What is Swine Flu and how can I protect myself?

Swine flu is a respiratory disease that was originally found in pigs, this has now affected humans who have had contact with infected pigs in Mexico. People infected with swine flu can also pass the illness from person to person. Many schools in the UK have had to close as a result of an infected pupil. The Government has said not to panic as there are enough antivirals for everyone if the situation becomes worse.

How can you catch it?

Swine flu is caught by flu germs; to prevent catching or even spreading swine flu, catch your sneeze in a tissue and bin immediately, then wash your hands with antibacterial soap. If you do not have a tissue at hand remember to cover your mouth when sneezing to help prevent spreading of germs on surfaces. There are antibacterial hand rubs that can be bought from the high street – these are proven to kill germs and bacteria without the need for water.

Can swine flu be treated?

Yes, if caught early the prognosis is good. If you do not feel well and have flu like symptoms, do not attempt to go to work or go to your local GP. Stay home and contact them by phone and you will be given advice and in some cases a doctor may visit you in your own home.

How can I protect myself?

Cover mouth when sneezing and coughing, germs can live on surfaces for hours, dispose of tissues when finished and wash hands regularly.

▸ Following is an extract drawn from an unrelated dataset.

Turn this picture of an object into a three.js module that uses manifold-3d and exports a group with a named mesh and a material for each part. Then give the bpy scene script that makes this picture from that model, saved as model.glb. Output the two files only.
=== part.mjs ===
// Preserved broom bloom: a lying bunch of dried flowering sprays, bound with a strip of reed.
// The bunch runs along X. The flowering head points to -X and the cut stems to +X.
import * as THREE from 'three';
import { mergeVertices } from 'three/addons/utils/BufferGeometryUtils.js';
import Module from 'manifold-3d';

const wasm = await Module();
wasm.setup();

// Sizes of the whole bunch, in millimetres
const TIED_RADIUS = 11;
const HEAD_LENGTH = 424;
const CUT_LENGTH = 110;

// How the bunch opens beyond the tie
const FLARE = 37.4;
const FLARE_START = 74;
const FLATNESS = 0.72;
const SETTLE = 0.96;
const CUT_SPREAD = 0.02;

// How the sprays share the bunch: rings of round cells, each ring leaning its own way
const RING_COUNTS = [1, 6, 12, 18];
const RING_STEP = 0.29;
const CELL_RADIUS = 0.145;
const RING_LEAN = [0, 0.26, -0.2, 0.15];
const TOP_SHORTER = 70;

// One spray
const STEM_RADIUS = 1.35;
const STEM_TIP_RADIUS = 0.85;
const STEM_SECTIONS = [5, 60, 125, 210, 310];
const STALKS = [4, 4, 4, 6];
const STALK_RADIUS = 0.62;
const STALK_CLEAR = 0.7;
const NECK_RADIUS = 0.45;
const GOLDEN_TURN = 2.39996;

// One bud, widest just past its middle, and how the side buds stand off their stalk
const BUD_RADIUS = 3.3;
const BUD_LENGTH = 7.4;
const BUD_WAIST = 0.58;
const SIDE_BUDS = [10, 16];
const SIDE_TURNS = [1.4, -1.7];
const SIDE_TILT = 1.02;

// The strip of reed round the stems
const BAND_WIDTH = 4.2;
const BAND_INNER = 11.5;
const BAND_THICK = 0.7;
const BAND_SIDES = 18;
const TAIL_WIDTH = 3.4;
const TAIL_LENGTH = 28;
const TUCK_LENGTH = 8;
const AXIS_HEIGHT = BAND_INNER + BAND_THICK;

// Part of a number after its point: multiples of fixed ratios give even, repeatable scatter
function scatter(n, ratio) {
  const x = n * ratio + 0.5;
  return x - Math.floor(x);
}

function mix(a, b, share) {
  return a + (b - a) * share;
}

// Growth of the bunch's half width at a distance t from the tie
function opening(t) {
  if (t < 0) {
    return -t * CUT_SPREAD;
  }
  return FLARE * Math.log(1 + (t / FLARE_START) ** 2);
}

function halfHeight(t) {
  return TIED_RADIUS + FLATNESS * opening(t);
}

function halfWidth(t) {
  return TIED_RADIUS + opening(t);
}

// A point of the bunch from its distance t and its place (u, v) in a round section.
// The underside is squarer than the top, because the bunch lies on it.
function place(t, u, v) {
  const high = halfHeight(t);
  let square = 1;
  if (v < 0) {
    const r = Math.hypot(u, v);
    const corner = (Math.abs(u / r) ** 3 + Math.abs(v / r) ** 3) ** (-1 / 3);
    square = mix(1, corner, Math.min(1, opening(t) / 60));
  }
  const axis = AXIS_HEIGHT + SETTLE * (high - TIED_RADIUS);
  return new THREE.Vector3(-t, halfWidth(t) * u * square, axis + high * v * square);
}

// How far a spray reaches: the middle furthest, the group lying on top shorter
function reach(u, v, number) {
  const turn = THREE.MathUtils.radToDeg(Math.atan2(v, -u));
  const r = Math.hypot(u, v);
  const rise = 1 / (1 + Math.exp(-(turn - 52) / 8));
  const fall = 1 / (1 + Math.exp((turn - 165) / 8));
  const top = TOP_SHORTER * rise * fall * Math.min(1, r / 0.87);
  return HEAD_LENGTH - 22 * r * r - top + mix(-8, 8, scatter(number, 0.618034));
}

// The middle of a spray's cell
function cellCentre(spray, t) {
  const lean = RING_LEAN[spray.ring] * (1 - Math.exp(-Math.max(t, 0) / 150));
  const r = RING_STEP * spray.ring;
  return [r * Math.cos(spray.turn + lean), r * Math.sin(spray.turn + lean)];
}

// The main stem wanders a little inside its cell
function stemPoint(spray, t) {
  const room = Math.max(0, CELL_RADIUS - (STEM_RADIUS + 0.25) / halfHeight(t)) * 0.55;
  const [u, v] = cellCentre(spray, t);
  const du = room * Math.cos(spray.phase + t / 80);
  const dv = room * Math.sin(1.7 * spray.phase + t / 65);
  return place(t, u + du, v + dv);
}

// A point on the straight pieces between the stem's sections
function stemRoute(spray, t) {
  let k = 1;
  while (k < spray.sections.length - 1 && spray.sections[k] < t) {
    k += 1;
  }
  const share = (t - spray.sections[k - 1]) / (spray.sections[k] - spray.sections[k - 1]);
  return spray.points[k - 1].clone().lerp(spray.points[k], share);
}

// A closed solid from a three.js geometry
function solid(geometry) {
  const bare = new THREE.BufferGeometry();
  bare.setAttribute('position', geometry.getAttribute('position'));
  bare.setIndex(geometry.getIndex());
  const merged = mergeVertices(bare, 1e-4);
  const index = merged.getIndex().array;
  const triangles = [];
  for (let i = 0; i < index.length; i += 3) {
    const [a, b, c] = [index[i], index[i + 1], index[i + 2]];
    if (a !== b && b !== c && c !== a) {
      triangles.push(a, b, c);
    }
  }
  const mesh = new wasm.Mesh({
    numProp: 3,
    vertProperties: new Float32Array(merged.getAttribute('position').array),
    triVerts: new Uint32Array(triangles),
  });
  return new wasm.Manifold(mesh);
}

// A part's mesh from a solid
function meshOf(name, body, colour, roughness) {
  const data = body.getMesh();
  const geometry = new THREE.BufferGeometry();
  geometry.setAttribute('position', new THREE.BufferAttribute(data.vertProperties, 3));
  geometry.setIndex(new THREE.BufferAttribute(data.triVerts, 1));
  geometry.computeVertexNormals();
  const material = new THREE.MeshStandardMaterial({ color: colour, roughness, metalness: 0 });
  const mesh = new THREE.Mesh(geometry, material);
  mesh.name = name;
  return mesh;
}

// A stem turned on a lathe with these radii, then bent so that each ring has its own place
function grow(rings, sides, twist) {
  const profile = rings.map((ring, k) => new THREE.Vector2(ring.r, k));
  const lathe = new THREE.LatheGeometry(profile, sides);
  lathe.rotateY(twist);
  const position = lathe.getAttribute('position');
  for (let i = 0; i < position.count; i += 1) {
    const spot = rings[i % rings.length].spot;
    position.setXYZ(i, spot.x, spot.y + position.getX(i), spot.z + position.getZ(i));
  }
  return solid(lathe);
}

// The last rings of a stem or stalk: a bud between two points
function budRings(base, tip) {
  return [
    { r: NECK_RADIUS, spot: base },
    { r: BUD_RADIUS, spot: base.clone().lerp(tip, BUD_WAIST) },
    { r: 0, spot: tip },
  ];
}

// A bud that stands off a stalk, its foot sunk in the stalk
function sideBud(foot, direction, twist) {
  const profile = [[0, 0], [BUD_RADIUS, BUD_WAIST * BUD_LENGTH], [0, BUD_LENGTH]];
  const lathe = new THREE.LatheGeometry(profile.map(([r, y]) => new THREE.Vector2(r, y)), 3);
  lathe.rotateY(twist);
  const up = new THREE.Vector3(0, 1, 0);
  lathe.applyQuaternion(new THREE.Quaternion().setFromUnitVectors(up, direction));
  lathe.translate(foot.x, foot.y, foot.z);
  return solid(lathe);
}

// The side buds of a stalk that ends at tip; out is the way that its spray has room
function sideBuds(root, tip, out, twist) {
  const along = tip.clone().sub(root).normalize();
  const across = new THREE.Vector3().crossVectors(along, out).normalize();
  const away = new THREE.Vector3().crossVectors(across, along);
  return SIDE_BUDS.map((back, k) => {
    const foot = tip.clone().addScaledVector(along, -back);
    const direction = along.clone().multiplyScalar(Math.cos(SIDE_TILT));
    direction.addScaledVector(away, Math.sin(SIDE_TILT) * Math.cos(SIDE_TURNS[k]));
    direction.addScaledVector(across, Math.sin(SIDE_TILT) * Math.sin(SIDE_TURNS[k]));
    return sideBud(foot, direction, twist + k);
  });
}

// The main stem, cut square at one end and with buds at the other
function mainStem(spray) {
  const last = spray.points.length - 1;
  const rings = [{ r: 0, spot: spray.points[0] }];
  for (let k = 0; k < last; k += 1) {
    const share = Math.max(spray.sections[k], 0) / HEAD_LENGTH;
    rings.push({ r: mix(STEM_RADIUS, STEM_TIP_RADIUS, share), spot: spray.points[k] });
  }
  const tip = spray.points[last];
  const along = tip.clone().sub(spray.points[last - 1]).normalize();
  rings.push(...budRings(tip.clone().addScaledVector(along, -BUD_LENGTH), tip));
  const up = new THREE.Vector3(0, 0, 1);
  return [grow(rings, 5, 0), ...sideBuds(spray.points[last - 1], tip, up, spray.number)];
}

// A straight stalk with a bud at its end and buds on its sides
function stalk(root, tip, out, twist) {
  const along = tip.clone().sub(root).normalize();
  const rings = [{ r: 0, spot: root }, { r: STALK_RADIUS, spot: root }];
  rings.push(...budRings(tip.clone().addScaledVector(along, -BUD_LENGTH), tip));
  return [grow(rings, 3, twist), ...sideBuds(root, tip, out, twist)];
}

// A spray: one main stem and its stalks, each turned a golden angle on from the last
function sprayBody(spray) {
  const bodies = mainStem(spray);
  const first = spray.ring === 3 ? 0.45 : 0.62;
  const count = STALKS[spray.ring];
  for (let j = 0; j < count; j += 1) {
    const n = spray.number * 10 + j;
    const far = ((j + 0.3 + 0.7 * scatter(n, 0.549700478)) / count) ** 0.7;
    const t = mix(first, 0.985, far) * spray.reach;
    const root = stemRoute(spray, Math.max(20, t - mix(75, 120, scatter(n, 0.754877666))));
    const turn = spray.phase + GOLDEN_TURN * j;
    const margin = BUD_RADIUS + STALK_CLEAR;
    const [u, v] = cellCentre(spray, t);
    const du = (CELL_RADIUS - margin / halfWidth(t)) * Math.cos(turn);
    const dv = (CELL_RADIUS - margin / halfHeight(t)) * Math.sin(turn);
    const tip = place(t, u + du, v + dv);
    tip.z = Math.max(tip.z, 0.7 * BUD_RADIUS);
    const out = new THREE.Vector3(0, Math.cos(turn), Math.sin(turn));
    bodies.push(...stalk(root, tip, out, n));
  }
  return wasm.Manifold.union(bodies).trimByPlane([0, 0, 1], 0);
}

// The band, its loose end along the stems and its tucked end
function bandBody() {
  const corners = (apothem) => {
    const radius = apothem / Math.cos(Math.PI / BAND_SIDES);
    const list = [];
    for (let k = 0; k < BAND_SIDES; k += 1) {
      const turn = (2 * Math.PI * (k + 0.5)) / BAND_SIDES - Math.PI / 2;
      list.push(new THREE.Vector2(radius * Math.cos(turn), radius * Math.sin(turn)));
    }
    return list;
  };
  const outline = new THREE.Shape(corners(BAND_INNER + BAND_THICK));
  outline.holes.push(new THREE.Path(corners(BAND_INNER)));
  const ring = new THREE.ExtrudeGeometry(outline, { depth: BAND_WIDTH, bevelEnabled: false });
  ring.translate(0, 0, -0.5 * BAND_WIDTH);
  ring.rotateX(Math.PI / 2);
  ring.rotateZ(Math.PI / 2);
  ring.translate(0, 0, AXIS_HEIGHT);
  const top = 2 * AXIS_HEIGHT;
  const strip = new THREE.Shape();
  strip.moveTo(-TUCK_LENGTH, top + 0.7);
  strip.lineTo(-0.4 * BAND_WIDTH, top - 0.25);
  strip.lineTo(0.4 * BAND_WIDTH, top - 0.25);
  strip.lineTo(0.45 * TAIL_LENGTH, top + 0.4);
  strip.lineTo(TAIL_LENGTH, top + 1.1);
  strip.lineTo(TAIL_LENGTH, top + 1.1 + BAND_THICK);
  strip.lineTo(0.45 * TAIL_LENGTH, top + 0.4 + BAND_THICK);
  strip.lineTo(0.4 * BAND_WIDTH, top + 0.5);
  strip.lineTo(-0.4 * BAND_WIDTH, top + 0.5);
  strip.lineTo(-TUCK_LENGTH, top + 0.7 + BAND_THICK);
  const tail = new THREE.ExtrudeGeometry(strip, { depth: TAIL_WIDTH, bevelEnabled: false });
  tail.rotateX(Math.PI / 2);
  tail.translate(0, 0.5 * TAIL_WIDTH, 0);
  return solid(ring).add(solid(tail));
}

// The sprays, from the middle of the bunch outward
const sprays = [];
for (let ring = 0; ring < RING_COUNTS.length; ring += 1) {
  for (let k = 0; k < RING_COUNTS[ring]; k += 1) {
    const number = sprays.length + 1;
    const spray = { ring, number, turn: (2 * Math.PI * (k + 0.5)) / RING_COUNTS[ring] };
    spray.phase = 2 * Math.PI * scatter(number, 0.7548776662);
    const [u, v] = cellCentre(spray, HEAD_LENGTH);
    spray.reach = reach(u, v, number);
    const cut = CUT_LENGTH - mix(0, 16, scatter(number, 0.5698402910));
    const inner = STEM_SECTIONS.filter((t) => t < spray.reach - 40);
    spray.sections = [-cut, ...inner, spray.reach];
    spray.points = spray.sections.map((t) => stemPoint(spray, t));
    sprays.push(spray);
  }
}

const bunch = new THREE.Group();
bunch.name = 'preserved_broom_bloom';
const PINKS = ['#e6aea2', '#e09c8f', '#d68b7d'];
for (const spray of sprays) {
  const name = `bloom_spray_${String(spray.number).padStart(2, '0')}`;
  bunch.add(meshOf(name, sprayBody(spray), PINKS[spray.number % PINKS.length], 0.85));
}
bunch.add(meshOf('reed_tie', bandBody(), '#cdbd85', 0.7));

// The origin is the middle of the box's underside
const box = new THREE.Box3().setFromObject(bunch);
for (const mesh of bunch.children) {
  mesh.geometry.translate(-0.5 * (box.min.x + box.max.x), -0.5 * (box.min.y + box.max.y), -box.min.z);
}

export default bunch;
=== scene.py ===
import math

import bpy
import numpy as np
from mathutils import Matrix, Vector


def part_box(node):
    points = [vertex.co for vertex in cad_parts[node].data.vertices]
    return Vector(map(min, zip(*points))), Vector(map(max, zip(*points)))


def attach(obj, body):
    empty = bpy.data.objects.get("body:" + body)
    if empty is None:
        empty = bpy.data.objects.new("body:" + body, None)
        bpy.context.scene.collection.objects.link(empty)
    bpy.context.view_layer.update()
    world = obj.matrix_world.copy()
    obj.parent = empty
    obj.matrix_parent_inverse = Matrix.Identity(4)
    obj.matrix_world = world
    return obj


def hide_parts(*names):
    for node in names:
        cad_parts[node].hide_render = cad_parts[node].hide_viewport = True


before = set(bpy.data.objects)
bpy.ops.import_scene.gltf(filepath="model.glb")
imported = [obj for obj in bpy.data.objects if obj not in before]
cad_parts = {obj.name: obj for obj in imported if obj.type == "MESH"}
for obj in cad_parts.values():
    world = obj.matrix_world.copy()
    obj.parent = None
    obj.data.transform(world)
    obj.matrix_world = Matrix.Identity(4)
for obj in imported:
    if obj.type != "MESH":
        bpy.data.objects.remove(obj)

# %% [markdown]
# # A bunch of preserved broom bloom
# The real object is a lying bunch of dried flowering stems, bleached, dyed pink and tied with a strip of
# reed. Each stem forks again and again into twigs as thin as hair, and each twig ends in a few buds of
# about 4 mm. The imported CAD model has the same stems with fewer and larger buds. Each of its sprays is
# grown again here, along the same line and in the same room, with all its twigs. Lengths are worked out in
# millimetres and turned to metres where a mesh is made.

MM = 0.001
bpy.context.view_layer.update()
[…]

Use antibacterial hand gels to prevent spread of germs.

Is swine flu fatal?

Yes, if left untreated swine flu can result in fatality, but antivirals such as Tamiflu and Relenza have treated and prevented hospitalisation in those that have been already affected. If you have respiratory problems there is a chance that swine flu will be harder to treat. Seek help as soon as possible. Swine flu has killed hundreds of people mainly in the US and so far only 31 fatalities has been recorded in England and is increasing rapidly.

What are the symptoms?

The symptoms are similar to the normal seasonal flu, symptoms that may occur are: coughing, sore throat, lack of appetite, fatigue and although not common in swine flu, some people have reported suffering from vomiting and diarrhoea.

The threat level was raised from 4 to 5 on the scale of up to 6, 6 is the highest meaning a pandemic is imminent. The World Health Organisation may raise the threat level to 6 as the number of infected people has risen drastically over the last month worldwide.